WIDOCO is available in GitHub,Footnote 12 where users can download it, open issues or ask for help. WIDOCO is released under an Apache-2.0 license.Footnote 13

4 Related Work

Many approaches have been developed to help create human readable description of ontologies. These often focus on concrete aspects of ontology documentation, including human-readable definitions (e.g., LODE [9], Parrot [12], etc.), differences between versions of ontologies (e.g., Bubastis [6]) or diagram creation (e.g., WebVowl [5]). Other efforts describe end-to-end frameworks for publishing and versioning ontologies, such as Neologism [2], VoCol [3] or OnToology [1]. To our knowledge, WIDOCO is the only approach that includes guidance for users during the documentation process, helping them to complete and enrich their metadata while customizing their final documentation.

5 Conclusions and Future Work

In this paper we have described WIDOCO, a wizard for documenting and customizing ontologies which (a) guides users through the documentation process; (b) helps identifying missing metadata in the ontology and (c) extends and integrates existing work for documenting ontology terms, diagram visualizations and ontology revisions.

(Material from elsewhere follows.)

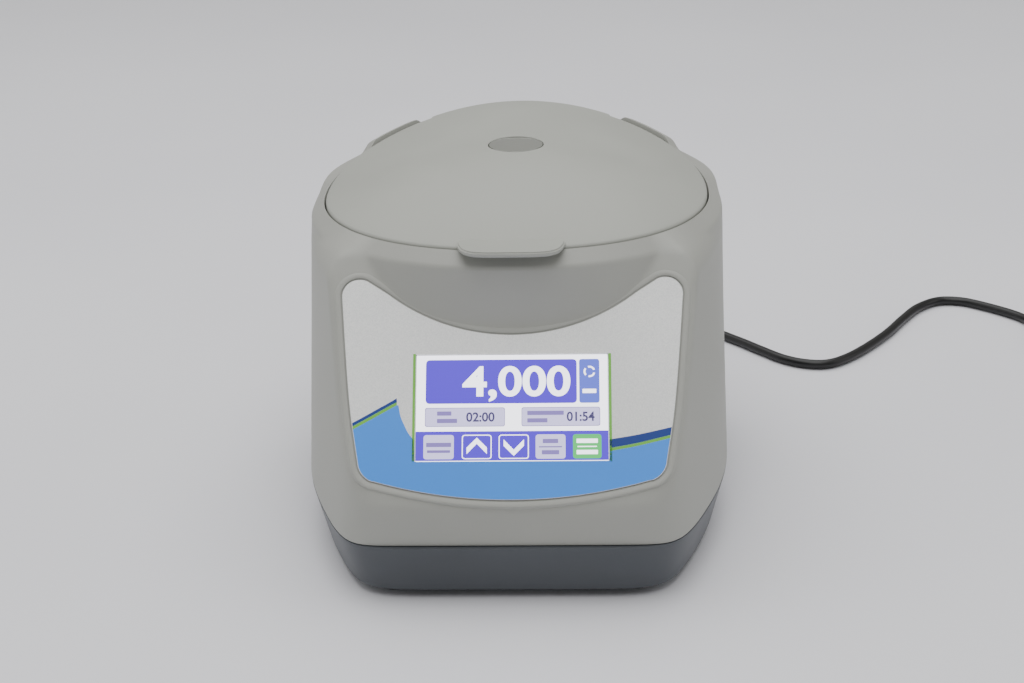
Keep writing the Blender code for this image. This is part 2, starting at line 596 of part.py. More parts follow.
def hinge_arm(name, x):
    """Steel arm from the liner up and back to a knuckle round the hinge pin."""
    knuckle = arc((HINGE_Y, HINGE_Z), 5 * MM, -50, 160, 9)
    outline = [(98 * MM, 162.7 * MM), (110 * MM, 162.7 * MM)] + knuckle + [(98 * MM, 167 * MM)]
    arm = place(name, prism_mesh(outline, 4 * MM, sideways(x - 2 * MM)), "steel", smooth=False,
                origin=(0, HINGE_Y, HINGE_Z))
    bore = turned(f"{name}_bore", rod_profile(HINGE_PIN_R + GAP, -6 * MM, 6 * MM), "steel",
                  (x, HINGE_Y, HINGE_Z), (1, 0, 0), steps=16)
    boolean(arm, bore)


def hinge():
    """Bracket on the deck's tail with two ears, the pin through them and a spring by each ear."""
    low, front, back = DECK_Z + GAP, HINGE_Y - 3.4 * MM, HINGE_Y - 0.3 * MM
    bracket = block("hinge_bracket", (-38 * MM, front, low), (38 * MM, HINGE_Y + 6 * MM, low + 2 * MM),
                    "steel")
    ear = [(front, low + 1 * MM), (back, low + 1 * MM), (back, HINGE_Z - 6 * MM)]
    ear += arc((HINGE_Y, HINGE_Z), 4.4 * MM, -50, 220, 10)
    for sign in (-1, 1):
        bm = prism_mesh(ear, 3 * MM, sideways(sign * HINGE_EAR_X - 1.5 * MM))
        boolean(bracket, place(f"ear_guide_{sign}", bm, "steel", smooth=False), "UNION")
    bore = turned("bracket_bore", rod_profile(HINGE_PIN_R + GAP, -60 * MM, 60 * MM), "steel",
                  (0, HINGE_Y, HINGE_Z), (1, 0, 0), steps=16)
    boolean(bracket, bore)
    turned("hinge_pin", rod_profile(HINGE_PIN_R, -38 * MM, 38 * MM, 0.4 * MM), "steel",
           (0, HINGE_Y, HINGE_Z), (1, 0, 0), steps=16)
    for side, sign in (("left", -1), ("right", 1)):
        turned(f"hinge_spring_{side}", ring_profile(3.1 * MM, 4.7 * MM, -9 * MM, 9 * MM), "steel",
               (sign * HINGE_SPRING_X, HINGE_Y, HINGE_Z), (1, 0, 0), steps=16)


# ---- lid lock -----------------------------------------------------------------------------------
def lid_lock():
    """Lock behind the drum's front wall: plate, pivot pin, hook, return spring and release motor."""
    plate = [(-24 * MM, 118 * MM), (24 * MM, 118 * MM), (24 * MM, 153 * MM), (-24 * MM, 153 * MM)]
    bm = prism_mesh(plate, 1.6 * MM, upright(-76.4 * MM))
    lock_plate = place("lock_plate", bm, "steel", smooth=False)
    pin_hole = turned("pin_hole", rod_profile(2 * MM + GAP, -4 * MM, 4 * MM), "steel",
                      (LATCH_X, -77 * MM, LATCH_Z), (0, 1, 0), steps=12)
    boolean(lock_plate, pin_hole)
    turned("latch_pin", rod_profile(2 * MM, -79.5 * MM, -71.6 * MM), "steel", (LATCH_X, 0, LATCH_Z),
           (0, 1, 0), steps=12)
    hook = [(0.6 * MM, 147.5 * MM), (8 * MM, 146.6 * MM), (8 * MM, 132 * MM)]
    hook += arc((LATCH_X, LATCH_Z), 5.5 * MM, 150, 390, 9)
    hook += [(18 * MM, 140 * MM), (15 * MM, 150.8 * MM), (3.6 * MM, 150.7 * MM), (0.6 * MM, 150 * MM)]
    pivot = (LATCH_X, -73.6 * MM, LATCH_Z)
    lever = place("latch_hook", prism_mesh(hook, 2.4 * MM, upright(-72.4 * MM)), "steel", smooth=False,
                  origin=pivot)
    lever.rotation_euler = (0, LATCH_RELEASE, 0)
    lever_hole = turned("lever_hole", rod_profile(2 * MM + GAP, -4 * MM, 4 * MM), "steel", pivot, (0, 1, 0),
                        steps=12)
    boolean(lever, lever_hole)
    turned("latch_spring", rod_profile(2 * MM, 19.8 * MM, 27 * MM), "steel", (0, -73.8 * MM, 136 * MM),
           (1, 0, 0), steps=12)
    turned("lock_motor", rod_profile(5 * MM, -24 * MM, -1 * MM, 0.6 * MM), "motor",
           (0, -81.6 * MM, 110 * MM), (1, 0, 0), steps=20)


# ---- electrics ----------------------------------------------------------------------------------
def electronics():
    """Control board, power supply, mains inlet with fuse drawer, and the rocker switch."""
    block("main_board", (-60 * MM, -104 * MM, 36 * MM), (40 * MM, -52 * MM, 37.6 * MM), "board")
    block("power_supply", (-60 * MM, -98 * MM, 9 * MM), (46 * MM, -54 * MM, 30 * MM), "aluminium", 1 * MM)
    inlet()
    switch()


def rear_wall_y(z):
    """Outer rear face of the housing at the middle, at height z."""
    return AXIS_Y + REAR_REACH - 9 * MM * (z - SEAM_Z) / (BAND_Z - SEAM_Z)


def inlet():
    """Mains inlet: a flanged box with a socket well, three pins left to its finish, and a fuse drawer."""
    rear = rear_wall_y(INLET_Z)
    body = block("power_inlet", (INLET_X - 13.8 * MM, rear - 26 * MM, INLET_Z - 19.8 * MM),
                 (INLET_X + 13.8 * MM, rear + 1 * MM, INLET_Z + 19.8 * MM), "black_plastic")
    well = block("inlet_well", (INLET_X - 12 * MM, rear - 16 * MM, INLET_Z - 6 * MM),
                 (INLET_X + 12 * MM, rear + 3 * MM, INLET_Z + 12 * MM), "steel")
    boolean(body, well)
    pocket = block("drawer_pocket", (INLET_X - 11 * MM, rear - 12 * MM, INLET_Z - 17.6 * MM),
                   (INLET_X + 11 * MM, rear + 3 * MM, INLET_Z - 8.6 * MM), "steel")
    boolean(body, pocket)
    block("fuse_drawer", (INLET_X - 10.6 * MM, rear - 11.6 * MM, INLET_Z - 17.2 * MM),
          (INLET_X + 10.6 * MM, rear + 1 * MM, INLET_Z - 9 * MM), "black_plastic", 0.4 * MM)


def switch():
    """Rocker switch: a bezel box through the rear wall and the rocker turning in it."""
    rear = rear_wall_y(INLET_Z)
    bezel = block("switch_bezel", (SWITCH_X - 6.4 * MM, rear - 14 * MM, INLET_Z - 9.4 * MM),
                  (SWITCH_X + 6.4 * MM, rear + 1 * MM, INLET_Z + 9.4 * MM), "black_plastic")
    pocket = block("rocker_pocket", (SWITCH_X - 5 * MM, rear - 9 * MM, INLET_Z - 8 * MM),
                   (SWITCH_X + 5 * MM, rear + 3 * MM, INLET_Z + 8 * MM), "steel")
    boolean(bezel, pocket)
    pivot = (SWITCH_X, rear - 3 * MM, INLET_Z)
    tips = [(6.6 * MM, 3.6 * MM), (0, 2 * MM), (-6.6 * MM, 5.2 * MM), (-6.4 * MM, -1 * MM),
            (-1.6 * MM, -4 * MM), (1.6 * MM, -4 * MM), (6.4 * MM, -1 * MM)]
    turn = Matrix(((0, 0, 1, SWITCH_X - 4.6 * MM), (0, 1, 0, pivot[1]), (1, 0, 0, INLET_Z), (0, 0, 0, 1)))
    place("switch_rocker", prism_mesh(tips, 9.2 * MM, turn), "black_plastic", smooth=False, origin=pivot)


# ---- mains cord ---------------------------------------------------------------------------------
def smooth_route(points, per_span):
    """Catmull-Rom curve through the route's own points."""
    padded = [points[0] * 2 - points[1], *points, points[-1] * 2 - points[-2]]
    curve = []
    for a, b, c, d in zip(padded, padded[1:], padded[2:], padded[3:]):
        for k in range(per_span):
            t = k / per_span
            curve.append(0.5 * (2 * b + (c - a) * t + (2 * a - 5 * b + 4 * c - d) * t * t
                                + (3 * b - a - 3 * c + d) * t ** 3))
    return curve + [points[-1]]


def cord():
    """Loose mains lead from the connector to its stored coil, and the plug lying beside the coil."""
    data = bpy.data.curves.new("mains_cord", "CURVE")
    data.dimensions = "3D"
    data.bevel_depth = CORD_D / 2
    data.bevel_resolution = 2
    data.use_fill_caps = True
    points = smooth_route(CORD_ROUTE, 2)
    line = data.splines.new("POLY")
    line.points.add(len(points) - 1)
    for spot, point in zip(line.points, points):
        spot.co = (*point, 1)
    data.materials.append(material("rubber"))
    bpy.context.collection.objects.link(bpy.data.objects.new("mains_cord", data))

    inner, outer = (COIL_RADII[0] - 3) * MM, (COIL_RADII[-1] + 3) * MM
    low, high, round_off = 0.3 * MM, 12.5 * MM, 2.5 * MM
    coil = [(inner + round_off, low), (outer - round_off, low), (outer, low + round_off),
            (outer, high - round_off), (outer - round_off, high), (inner + round_off, high),
            (inner, high - round_off), (inner, low + round_off)]
    turned("mains_cord_coil", coil, "rubber", COIL_CENTRE, steps=36)


def connector():
    """Moulded connector in the inlet with its tapered strain relief."""
    rear = rear_wall_y(INLET_Z)
    shape = block("cord_connector", (INLET_X - 11.5 * MM, rear - 15.4 * MM, INLET_Z - 5.4 * MM),
                  (INLET_X + 11.5 * MM, rear + 17 * MM, INLET_Z + 11.4 * MM), "rubber", 1.5 * MM)
    taper = [(0, -14 * MM), (7.5 * MM, -14 * MM), (6.6 * MM, 8 * MM), (4.4 * MM, 38 * MM), (0, 38 * MM)]
    relief = turned("relief_guide", taper, "rubber", (INLET_X, rear + 20 * MM, INLET_Z + 3 * MM),
                    (0, 1, 0), steps=16)
    boolean(shape, relief, "UNION")


def plug():
    """Moulded three-pin plug with strain relief, lying on the bench beside the coil."""
    along = Vector((math.sin(PLUG_TURN), math.cos(PLUG_TURN), 0))
    across = Vector((-along.y, along.x, 0))
    frame = Matrix((across, Vector((0, 0, 1)), along)).transposed().to_4x4()
    frame.translation = PLUG_START
    shell = [(0, 0), (4 * MM, 0), (6 * MM, 24 * MM), (9 * MM, 27 * MM), (12 * MM, 38 * MM),
             (12 * MM, 56 * MM), (0, 56 * MM)]
    body = turned("mains_plug", shell, "rubber", PLUG_START, along, steps=20)
    for i, (x, z, half_w, half_h) in enumerate(PLUG_BLADES):
        low = Vector((x - half_w, z - half_h, 52)) * MM
        high = Vector((x + half_w, z + half_h, 73)) * MM
        bm = block_mesh(low, high)
        bmesh.ops.transform(bm, matrix=frame, verts=bm.verts)
        boolean(body, place(f"plug_blade_{i}", bm, "steel", smooth=False), "UNION")


def main():
    """Clear the file's objects and build the machine."""
    for thing in list(bpy.data.objects):
        bpy.data.objects.remove(thing, do_unlink=True)
    upper_housing()
    base_pan()
    feet()
    case_screws()
    front_fascia()
    screen_parts()
    chamber()
    drive()
    rotor_parts()
    lid_cover()
    lid_inside()
    hinge()
    lid_lock()
    electronics()
    connector()
    cord()
    plug()


main()
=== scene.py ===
"""Looks of a bench microcentrifuge with a touch screen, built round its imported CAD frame.

Frame: +X right, -Y towards the user, +Z up, metres. The drum, chamber and rotor share the
vertical axis x = 0, y = AXIS_Y.
"""
import json
import logging
import math
from dataclasses import dataclass
from enum import Enum
from typing import Iterable, Optional, Sequence

import bmesh
import bpy
import numpy as np
from mathutils import Matrix, Vector

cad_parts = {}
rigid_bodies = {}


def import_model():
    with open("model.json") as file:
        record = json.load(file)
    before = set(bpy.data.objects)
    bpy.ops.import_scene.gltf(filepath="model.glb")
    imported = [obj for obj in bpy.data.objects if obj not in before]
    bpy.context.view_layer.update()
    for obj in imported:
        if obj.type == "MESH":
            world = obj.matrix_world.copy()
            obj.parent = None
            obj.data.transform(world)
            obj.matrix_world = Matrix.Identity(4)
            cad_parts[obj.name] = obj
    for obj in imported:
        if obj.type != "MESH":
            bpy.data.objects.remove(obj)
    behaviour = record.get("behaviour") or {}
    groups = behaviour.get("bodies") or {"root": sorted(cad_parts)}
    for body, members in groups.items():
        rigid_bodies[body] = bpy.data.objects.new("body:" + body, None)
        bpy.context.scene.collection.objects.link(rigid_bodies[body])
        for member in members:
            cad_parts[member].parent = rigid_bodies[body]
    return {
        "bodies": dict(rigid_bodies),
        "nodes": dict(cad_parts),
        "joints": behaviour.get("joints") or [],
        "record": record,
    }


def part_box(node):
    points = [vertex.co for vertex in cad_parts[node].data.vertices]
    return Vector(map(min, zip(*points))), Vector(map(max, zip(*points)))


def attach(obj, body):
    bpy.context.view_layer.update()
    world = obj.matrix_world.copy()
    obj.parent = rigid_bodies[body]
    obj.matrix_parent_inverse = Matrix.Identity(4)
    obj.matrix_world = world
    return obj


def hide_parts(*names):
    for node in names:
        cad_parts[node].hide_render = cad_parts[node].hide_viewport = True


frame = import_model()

MM = 0.001
AXIS_Y = 24 * MM
FACE_LEAN = math.radians(36.5)
FACE_FOOT = Vector((0, -143.5, 52)) * MM
FACE_OUT = Vector((0, -math.cos(FACE_LEAN), math.sin(FACE_LEAN)))
FACE_UP = Vector((0, math.sin(FACE_LEAN), math.cos(FACE_LEAN)))
log = logging.getLogger("microcentrifuge")
Points = Sequence[Sequence[float]]


# ---- finishes -----------------------------------------------------------------------------------
def srgb(code: str) -> tuple[float, float, float, float]:
    """Linear colour of an sRGB hex value.

    Args:
        code: six hex digits.
    Returns:
        Linear red, green, blue and alpha 1.
    """
    parts = [int(code[i:i + 2], 16) / 255 for i in (0, 2, 4)]
    linear = [p / 12.92 if p <= 0.04045 else ((p + 0.055) / 1.055) ** 2.4 for p in parts]
    return (*linear, 1.0)


def add_node(tree: bpy.types.NodeTree, kind: str, settings: Optional[dict] = None,
             links: Optional[dict] = None) -> bpy.types.Node:
    """Add one shader node.

    Args:
        tree: node tree that gets the node.
        kind: node type's name.
        settings: attribute names or input sockets (name or number) with their values.
        links: input sockets (name or number) with the output sockets that feed them.
    Returns:
        The new node.
    """
    node = tree.nodes.new(kind)
    for key, value in (settings or {}).items():
        if isinstance(key, str) and hasattr(node, key):
            setattr(node, key, value)
        else:
            node.inputs[key].default_value = value
    for key, source in (links or {}).items():
        tree.links.new(source, node.inputs[key])
    return node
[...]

WIDOCO has been used to document more than one hundred ontologies across different domains, and has been adopted by other existing efforts like OnToology and VoCol.

WIDOCO is an ongoing effort, and we are open to suggestions proposed by the community. In fact, we have already addressed several issues raised by adopters of the tool. Our future work aims to facilitate filtering and enrichment of ontology terms to be included in the documentation with external metadata.